Businesses are no longer limited to their local markets. A design agency in India can invoice a client in Germany. A SaaS founder in Singapore can bill customers in Canada. Meanwhile, an eCommerce brand in the Middle East can source materials from multiple countries at the same time.
As a result, the way companies move money internationally has become a strategic priority rather than just a finance task. Payments affect cash flow, customer trust, supplier relationships, and even brand reputation. More importantly, the efficiency of international payment systems can directly influence a company’s return on investment (ROI) by reducing transaction costs, improving cash flow speed, and enabling access to larger global markets.
According to the Bank for International Settlements, global payment flows continue to grow every year, reflecting the rising interconnection of economies. Similarly, data from McKinsey & Company shows that cross-border transaction volumes are expanding faster than many domestic segments, especially in digital commerce and B2B trade.
Why International Transactions Matter More Than Ever
Initially, international payments were mainly associated with multinational corporations. However, today even small and mid-sized companies regularly send and receive funds across borders.
In comparison to the past, digital infrastructure has reduced entry barriers. A freelancer can now invoice in foreign currency. Likewise, startups can operate remotely and hire talent worldwide. For many businesses, this global reach creates new revenue opportunities and significantly improves ROI by expanding the potential customer base beyond domestic limitations.
The World Bank reports through its Remittance Prices Worldwide database that transaction costs remain a significant issue, especially for small transfers. Despite ongoing reforms, global average remittance costs are still above the UN Sustainable Development Goal target of 3%. Consequently, businesses must choose their financial partners carefully to avoid unnecessary fees.
Clearly, international payment systems are not just about speed. They also determine cost efficiency, regulatory compliance, and operational flexibility.

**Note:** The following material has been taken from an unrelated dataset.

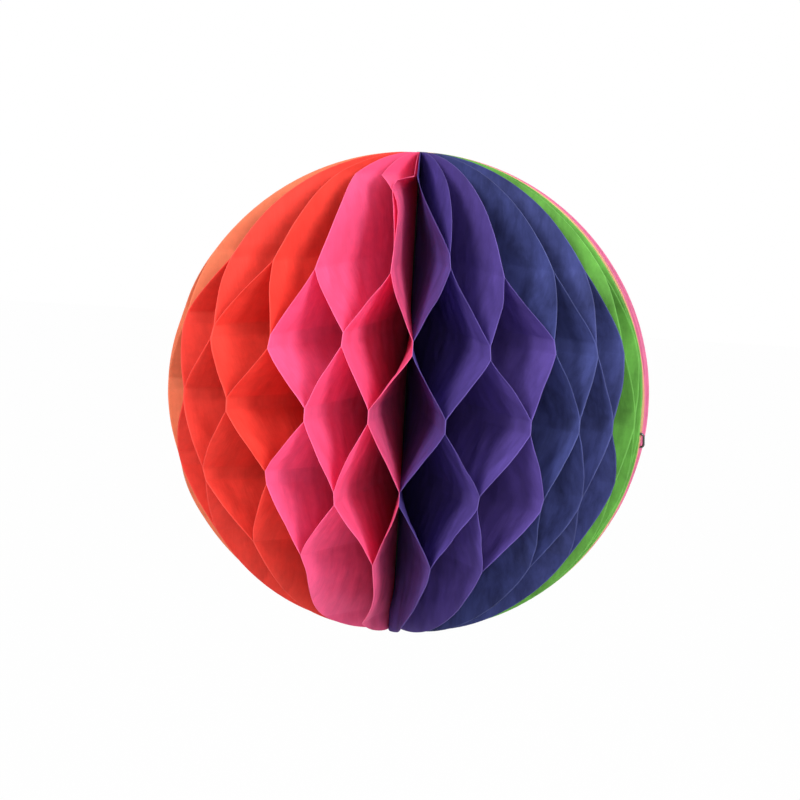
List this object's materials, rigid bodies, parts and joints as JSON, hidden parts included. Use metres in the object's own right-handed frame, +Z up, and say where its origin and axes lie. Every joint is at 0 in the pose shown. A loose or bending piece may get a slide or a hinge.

Core Tools Used for Cross-Border Payments
When businesses operate internationally, they rely on several financial tools. Each option serves different needs depending on volume, geography, and regulatory requirements.
1. SWIFT Transfers
The Society for Worldwide Interbank Financial Telecommunication (SWIFT) network remains one of the most widely used systems for international bank transfers. It connects thousands of financial institutions globally.
Although SWIFT is reliable, transfers can take several days. Fees may also include intermediary bank charges. Still, it remains a standard choice for large-value B2B transactions.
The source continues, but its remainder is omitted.